Of course, knowingly over-the-top pulp-camp movies are pretty much box office poison, as Cage himself should know having appeared in the (really quite enjoyable) Drive Angry last year. Though the first Ghost Rider does not appear to have a huge fanbase, it’s also probably not as derided by the general public as people who care about movies might assume, and it’s very possible that a better version of the story—gnarlier, weirder, scarier—wouldn’t make as much money. I’m hoping we’re about to find out, because I can’t conceive of Neveldine/Taylor/Cage making a worse movie than the first one. It would be great if someone had a Marvel franchise that didn’t rely on that inter-universe seriousness, and Sony, with one crappy Ghost Rider movie, is currently in the lead versus Fox, with its four crappy Daredevil/Fantastic Four movies.
This Means War: Here was the plan: I would go see This Means War on its Valentine’s Day sneak preview with my wife and some friends; we would eat candy, watch a presumably stupid attempt to unite the demographics of males with bad taste in movies and females with bad taste in movies, and I’d have a review for the movie’s official opening day. But the AMC at Kips Bay had a problem with their digital print—apparently the studio or whoever was in charge of that sent over the wrong access code [Somewhere an out-of-work union projectionist weeps. Save celluloid! -Ed.], and so trying to play the movie was as fruitless as trying to decode spy documents in movies like This Means War. Actually more fruitless because that stuff is always stupidly easy in movies like This Means War.
So we were all sent home with refunds and readmit passes, too late to catch one of the other sneak previews happening throughout Manhattan. Needless to say, this was a frustrating experience, although I can’t speak to whether it was more or less frustrating than actually watching a movie directed by McG. Regardless, I no longer have a new release to review in this weekend’s column. I could riff about Reese Witherspoon’s career choices (mostly unexciting but How Do You Know is underrated!) or why Tom Hardy looks so weird with gelled hair on the poster and/or why he’s doing this kind of junk when Fassbender’s mainstream concession so far has been playing Magneto awesomely, but I’ll just review the peanut butter M&M’s we ate while waiting for the movie to not actually start: they were excellent. The adjusted recipe Sweethearts, however: not so good.

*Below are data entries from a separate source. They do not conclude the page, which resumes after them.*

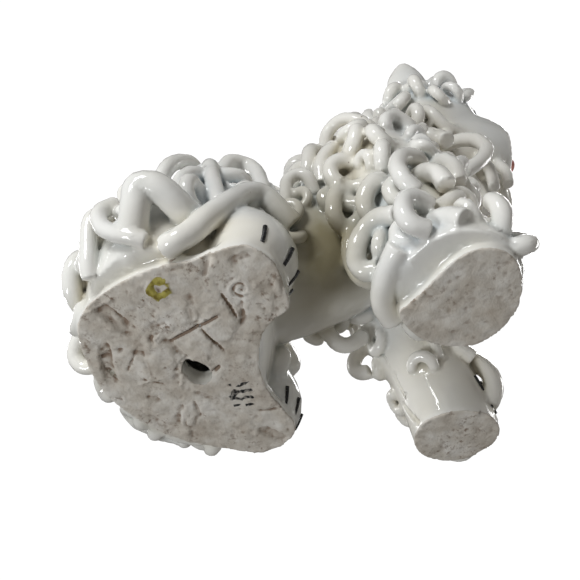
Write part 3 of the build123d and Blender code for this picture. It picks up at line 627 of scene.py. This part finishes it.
def enamel_material(name, colour, roughness):
    """Brushed enamel: one colour, a little uneven where the brush ran thin."""
    material, shader, add, join = new_material(name)
    place = add("ShaderNodeTexCoord").outputs["Object"]
    streak = add("ShaderNodeTexNoise", {"Vector": place, "Scale": 400.0, "Detail": 4.0}).outputs["Fac"]
    thin = tuple(c * 1.9 + 0.012 for c in colour)
    join(ramp(add, streak, [(0.35, colour), (0.8, thin)]), shader.inputs["Base Color"])
    patchy = ramp(add, streak, [(0.3, (roughness * 0.7,)), (0.8, (roughness * 1.5,))])
    join(patchy, shader.inputs["Roughness"])
    bump = add("ShaderNodeBump", {"Height": streak, "Distance": 0.1 * MM, "Strength": 0.7})
    join(bump.outputs["Normal"], shader.inputs["Normal"])
    return material


GLAZE_LOOK = ware_material("white_glaze")
BISQUE_LOOK = ware_material("bisque")
BLACK_LOOK = enamel_material("black_enamel", (0.010, 0.010, 0.011), 0.25)
PINK_LOOK = enamel_material("pink_enamel", (0.60, 0.25, 0.22), 0.2)
INK_LOOK = ware_material("brushed_ink")
GLUE_LOOK = ware_material("old_glue")
LOOKS = {
    "white_glaze": GLAZE_LOOK,
    "bisque": BISQUE_LOOK,
    "black_enamel": BLACK_LOOK,
    "pink_enamel": PINK_LOOK,
    "old_glue": GLUE_LOOK,
}
SLOTS = {entry["node"]: entry["material_slot"] for entry in frame["record"]["subparts"]}


def dress(piece, slot_name):
    """Give a piece its slot's material."""
    piece.data.materials.clear()
    piece.data.materials.append(LOOKS[slot_name])


for index, node in enumerate(FUSED_NODES):
    piece = skin_piece(index, node)
    dress(piece, SLOTS[node])
    if node == "seat_tally":  # its brush strokes let the clay show between the bristle marks
        piece.data.materials[0] = INK_LOOK

for node in sorted(set(frame["nodes"]) - set(FUSED_NODES)):
    dress(frame["nodes"][node], SLOTS[node])

# ---------------------------------------------------------------------------------------------
# Studio
# ---------------------------------------------------------------------------------------------
camera_data = bpy.data.cameras.new("camera")
camera_data.lens = LENS
camera_data.sensor_width = 36
camera = bpy.data.objects.new("camera", camera_data)
aim = CAMERA_AIM.to_track_quat("-Z", "Y").to_matrix().to_4x4()
roll = Matrix.Rotation(math.radians(CAMERA_ROLL), 4, "Z")
camera.matrix_world = Matrix.Translation(CAMERA_PLACE) @ aim @ roll
camera_data.clip_start = 0.01
bpy.context.scene.collection.objects.link(camera)
bpy.context.scene.camera = camera


def soft_light(name, place, target, size, power, colour=(1, 1, 1)):
    """A square soft box."""
    data = bpy.data.lights.new(name, "AREA")
    data.shape = "SQUARE"
    data.size = size
    data.energy = power
    data.color = colour
    light = bpy.data.objects.new(name, data)
    facing = (Vector(target) - Vector(place)).to_track_quat("-Z", "Y").to_matrix().to_4x4()
    light.matrix_world = Matrix.Translation(place) @ facing
    bpy.context.scene.collection.objects.link(light)


MIDDLE = (0.0, 0.0, 0.12)
soft_light("key", (-0.85, 0.35, 0.10), MIDDLE, 0.26, 4.6, (0.97, 0.99, 1.0))
soft_light("window", (-0.35, 0.70, -0.75), MIDDLE, 0.22, 4.6, (0.95, 0.98, 1.0))
soft_light("overhead", (0.5, -0.5, 1.1), MIDDLE, 0.5, 5.0)
soft_light("back", (0.4, 0.9, 0.7), MIDDLE, 0.4, 3.0)
soft_light("front", (0.35, -1.0, 0.45), MIDDLE, 0.5, 5.0)

world = bpy.data.worlds.new("studio")
world.use_nodes = True
bpy.context.scene.world = world
background = world.node_tree.nodes["Background"]
background.inputs["Color"].default_value = (1.0, 0.96, 0.90, 1)
background.inputs["Strength"].default_value = 0.17
paper = world.node_tree.nodes.new("ShaderNodeBackground")
paper.inputs["Strength"].default_value = 1.05
seen = world.node_tree.nodes.new("ShaderNodeLightPath")
either = world.node_tree.nodes.new("ShaderNodeMixShader")
paper.inputs["Color"].default_value = (1, 1, 1, 1)
world.node_tree.links.new(seen.outputs["Is Camera Ray"], either.inputs[0])
world.node_tree.links.new(background.outputs[0], either.inputs[1])
world.node_tree.links.new(paper.outputs[0], either.inputs[2])
world.node_tree.links.new(either.outputs[0], world.node_tree.nodes["World Output"].inputs["Surface"])
bpy.context.scene.view_settings.view_transform = "Standard"

floor_mesh = bpy.data.meshes.new("floor")
REACH = 12.0  # from the middle of the floor to its edges
floor_corners = [(x * REACH, y * REACH, 0) for x, y in ((-1, -1), (1, -1), (1, 1), (-1, 1))]
floor_mesh.from_pydata(floor_corners, [], [(0, 1, 2, 3)])
floor = bpy.data.objects.new("floor", floor_mesh)
bpy.context.scene.collection.objects.link(floor)
material, shader, add, join = new_material("pale_floor")
shader.inputs["Base Color"].default_value = (0.86, 0.86, 0.85, 1)
shader.inputs["Roughness"].default_value = 0.8
shader.inputs["Emission Color"].default_value = (1, 1, 1, 1)
shader.inputs["Emission Strength"].default_value = 0.75
below = add("ShaderNodeNewGeometry").outputs["Backfacing"]
clear = add("ShaderNodeBsdfTransparent")
one_sided = add("ShaderNodeMixShader", {0: below, 1: shader.outputs[0], 2: clear.outputs[0]})
join(one_sided.outputs[0], material.node_tree.nodes["Material Output"].inputs["Surface"])
floor_mesh.materials.append(material)
floor.visible_shadow = False  # the underside is lit through the floor
floor.visible_diffuse = False
floor.visible_glossy = False

bpy.context.view_layer.update()
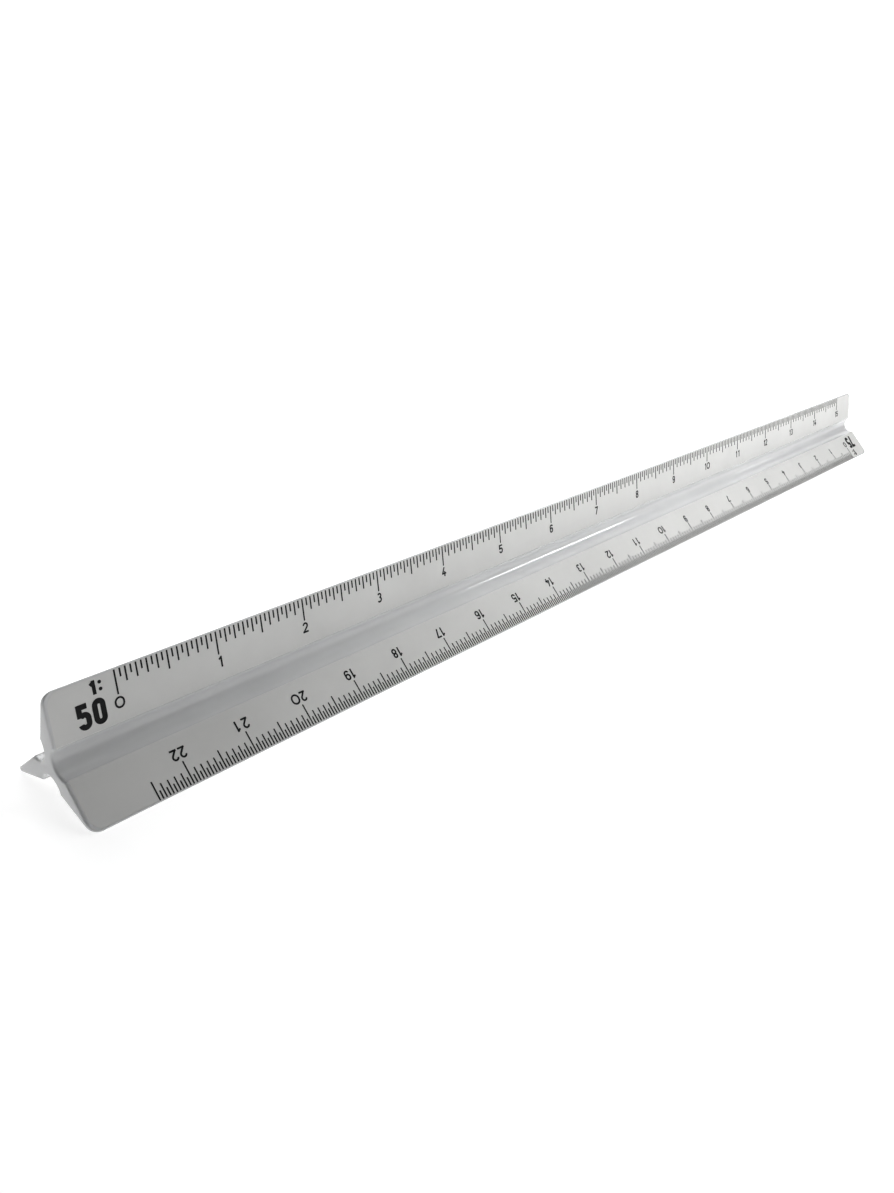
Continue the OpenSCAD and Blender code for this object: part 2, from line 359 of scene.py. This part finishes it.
def ink():
    """Matt near-black print, thinner in small patches."""
    m = Nodes("ink")
    patches = m.noise(scale=1500, detail=4, rough=0.6)
    m.feed("Base Color", m.ramp(patches, [(NOISE_LOW, INK_DARK), (INK_NOISE_HIGH, INK_LIGHT)]))
    m.feed("Roughness", m.spread(m.noise(scale=900, detail=3), low=0.5, high=0.7))
    grain = m.noise(scale=4200, detail=3)
    m.feed("Normal", m.bump(grain, distance=0.006 * MM, strength=0.5))
    m.fix("IOR", 1.4)
    return m.material


def paint(piece, material):
    piece.data.materials.clear()
    piece.data.materials.append(material)


# ---- The object ----
def build_ruler():
    white = body_plastic()
    matt = facing_plastic()
    black = ink()
    core = build_core()
    paint(core, white)
    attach(core, "root")
    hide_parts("core")
    for turn, pair in enumerate(RATIOS):
        for flip, ratio in zip((1, -1), pair):
            strip = build_facing(turn, flip, ratio)
            paint(strip, matt)
            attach(strip, "root")
            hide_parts(f"facing_1_{ratio}")
    for name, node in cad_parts.items():
        if name.startswith(("graduations", "numerals", "ratio_mark")):
            paint(node, black)


# ---- The room ----
FLOOR_FRONT = 1.2
FLOOR_BACK = 1.6
FLOOR_WIDTH = 6.0
COVE_R = 0.8
COVE_TOP = 3.0
COVE_STEPS = 24
# Strength of the paper's glow, painted light in place of studio light falling on it, at the ruler
# and far from it, and where it rises, in metres
PAPER_GLOW = 0.72
FAR_GLOW = 1.0
GLOW_RISE = (0.5, 1.5)
PAPER_DARK = (0.49, 0.49, 0.49)
PAPER_LIGHT = (0.51, 0.51, 0.51)

BACKDROP_R = 12.0
BACKDROP_DARK = (0.01, 0.01, 0.01)
BACKDROP_LIGHT = (0.012, 0.012, 0.012)

# Turn of the sweep, so that it stands square behind the ruler as the camera sees it
VIEW_TURN = math.radians(-39.4)
CAMERA_PLACE = Vector((-0.22342, -0.12889, 0.10595))
CAMERA_AIM = Vector((-0.0552, 0.0093, -0.0003))
CAMERA_ROLL = math.radians(4.86)
CAMERA_LENS = 30.18
CAMERA_SENSOR = 36
VIEW_GAMMA = 0.75

ROOM_COLOUR = (0.97, 0.985, 1.0, 1)
ROOM_STRENGTH = 0.05
# Soft boxes: name, place, the point it faces, width, height, power, whether it makes highlights
# and whether it lights surfaces; the two low ones only make the highlights in the flute
LAMPS = [
    ("front_right", (0.065, -0.12, 0.115), (0.065, 0, 0.01), 0.28, 0.08, 0.09, False, True),
    ("over_right", (0.045, -0.04, 0.16), (0.045, -0.01, 0.01), 0.28, 0.08, 0.175, False, True),
    ("far_right", (0.42, -0.25, 0.11), (0.15, 0, 0.01), 0.3, 0.2, 0.6, False, True),
    ("low_right", (0.172, -0.15, 0.069), (0.172, 0, 0.005), 0.14, 0.024, 0.15, True, False),
    ("low_far", (0.395, -0.15, 0.069), (0.395, 0, 0.005), 0.055, 0.02, 0.03, True, False),
    ("ceiling", (-0.1, 0.1, 0.9), (-0.1, 0, 0), 0.7, 0.7, 1.3, True, True),
    ("left", (-0.75, -0.35, 0.3), (-0.16, 0, 0.01), 0.6, 0.6, 0.28, True, True),
    ("behind", (0.1, 0.6, 0.5), (0.05, 0, 0.01), 0.5, 0.5, 1.6, True, True),
]


def build_floor():
    """A sheet of pale paper that lies flat under the ruler and sweeps up far behind it. It glows
    with painted light in place of studio light falling on it, dimmer near the ruler than far away.
    """
    profile = [(-FLOOR_FRONT, 0.0), (0.0, 0.0)]
    for i in range(COVE_STEPS + 1):
        angle = math.pi / 2 * i / COVE_STEPS
        profile.append((FLOOR_BACK + COVE_R * math.sin(angle), COVE_R * (1 - math.cos(angle))))
    profile.append((FLOOR_BACK + COVE_R, COVE_TOP))
    turn = Matrix.Rotation(VIEW_TURN, 4, "Z")
    mesh = bmesh.new()
    lines = []
    for x in (-FLOOR_WIDTH / 2, FLOOR_WIDTH / 2):
        lines.append([mesh.verts.new(turn @ Vector((x, y, z))) for y, z in profile])
    for i in range(len(profile) - 1):
        mesh.faces.new((lines[0][i], lines[1][i], lines[1][i + 1], lines[0][i + 1]))
    bmesh.ops.recalc_face_normals(mesh, faces=mesh.faces)
    data = bpy.data.meshes.new("floor")
    mesh.to_mesh(data)
    mesh.free()
    data.polygons.foreach_set("use_smooth", [True] * len(data.polygons))
    floor = bpy.data.objects.new("floor", data)
    bpy.context.scene.collection.objects.link(floor)
    m = Nodes("floor_paper")
    cloud = m.noise(scale=3, detail=2)
    m.feed("Base Color", m.ramp(cloud, [(NOISE_LOW, PAPER_DARK), (NOISE_HIGH, PAPER_LIGHT)]))
    m.fix("Roughness", 0.8)
    m.fix("Specular IOR Level", 0.2)
    m.fix("Emission Color", (1, 1, 1, 1))
    # Painted light: the paper glows, less near the ruler and fully far from it
    m.feed("Emission Strength", m.rise(GLOW_RISE, PAPER_GLOW, FAR_GLOW))
    paint(floor, m.material)


def build_backdrop():
    """A pale ball round the whole room that only the camera sees, so no view shows a black sky."""
    mesh = bmesh.new()
    bmesh.ops.create_uvsphere(mesh, u_segments=48, v_segments=24, radius=BACKDROP_R)
    data = bpy.data.meshes.new("backdrop")
    mesh.to_mesh(data)
    mesh.free()
    backdrop = bpy.data.objects.new("backdrop", data)
    bpy.context.scene.collection.objects.link(backdrop)
    backdrop.visible_diffuse = False
    backdrop.visible_glossy = False
    backdrop.visible_transmission = False
    backdrop.visible_shadow = False
    m = Nodes("backdrop_paper")
    cloud = m.noise(scale=0.2, detail=2)
    m.feed("Base Color", m.ramp(cloud, [(NOISE_LOW, BACKDROP_DARK), (NOISE_HIGH, BACKDROP_LIGHT)]))
    m.fix("Emission Color", (1, 1, 1, 1))
    m.fix("Emission Strength", FAR_GLOW)
    paint(backdrop, m.material)


def softbox(name, place, aim, width, height, power, shine, fill):
    light = bpy.data.lights.new(name, "AREA")
    light.shape = "RECTANGLE" if fill else "ELLIPSE"
    light.size = width
    light.size_y = height
    light.energy = power
    lamp = bpy.data.objects.new(name, light)
    lamp.location = place
    lamp.visible_camera = False
    lamp.visible_glossy = shine
    lamp.visible_diffuse = fill
    lamp.rotation_euler = (Vector(aim) - Vector(place)).to_track_quat("-Z", "Y").to_euler()
    bpy.context.scene.collection.objects.link(lamp)


def build_light():
    world = bpy.data.worlds.new("room")
    bpy.context.scene.world = world
    world.use_nodes = True
    background = world.node_tree.nodes["Background"]
    background.inputs["Color"].default_value = ROOM_COLOUR
    background.inputs["Strength"].default_value = ROOM_STRENGTH
    for lamp in LAMPS:
        softbox(*lamp)


def build_camera():
    data = bpy.data.cameras.new("camera")
    data.lens = CAMERA_LENS
    data.sensor_width = CAMERA_SENSOR
    camera = bpy.data.objects.new("camera", data)
    turn = (CAMERA_AIM - CAMERA_PLACE).to_track_quat("-Z", "Y").to_matrix().to_4x4()
    roll = Matrix.Rotation(CAMERA_ROLL, 4, "Z")
    camera.matrix_world = Matrix.Translation(CAMERA_PLACE) @ turn @ roll
    bpy.context.scene.collection.objects.link(camera)
    bpy.context.scene.camera = camera


build_ruler()
build_floor()
build_backdrop()
build_light()
build_camera()
bpy.context.scene.view_settings.view_transform = "Standard"
bpy.context.scene.view_settings.gamma = VIEW_GAMMA
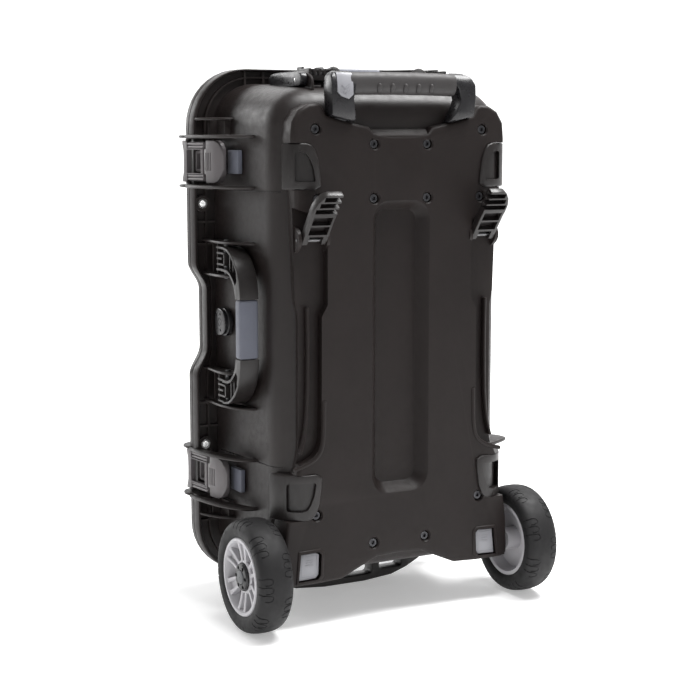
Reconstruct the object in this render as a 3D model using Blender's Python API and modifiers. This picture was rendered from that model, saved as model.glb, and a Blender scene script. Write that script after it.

The Secret World of Arrietty: Disney is giving this Studio Ghibli picture a proper (ish) wide (ish) release, maybe thinking that its adaptation of The Borrowers will be less culturally specific and puzzling to small children who, anime culture nonwithstanding, have been most exposed to Japanese-related animation by watching Sushi Pack on CBS (is that show still on?). By the way, if Studio Ghibli feels like winning another Oscar, they might consider making more short films. I saw the Oscar-nominated animated shorts at IFC Center last weekend, and while most of them were enjoyable, it seemed like a pretty thin field; by the time the program got to four additional “highly commended” shorts that didn’t make the cut, the quality dropped off sharply. Even some of the nominated movies were some combination of slight or meandering; no wonder Pixar wins all the time. Get in the game, Ghibli!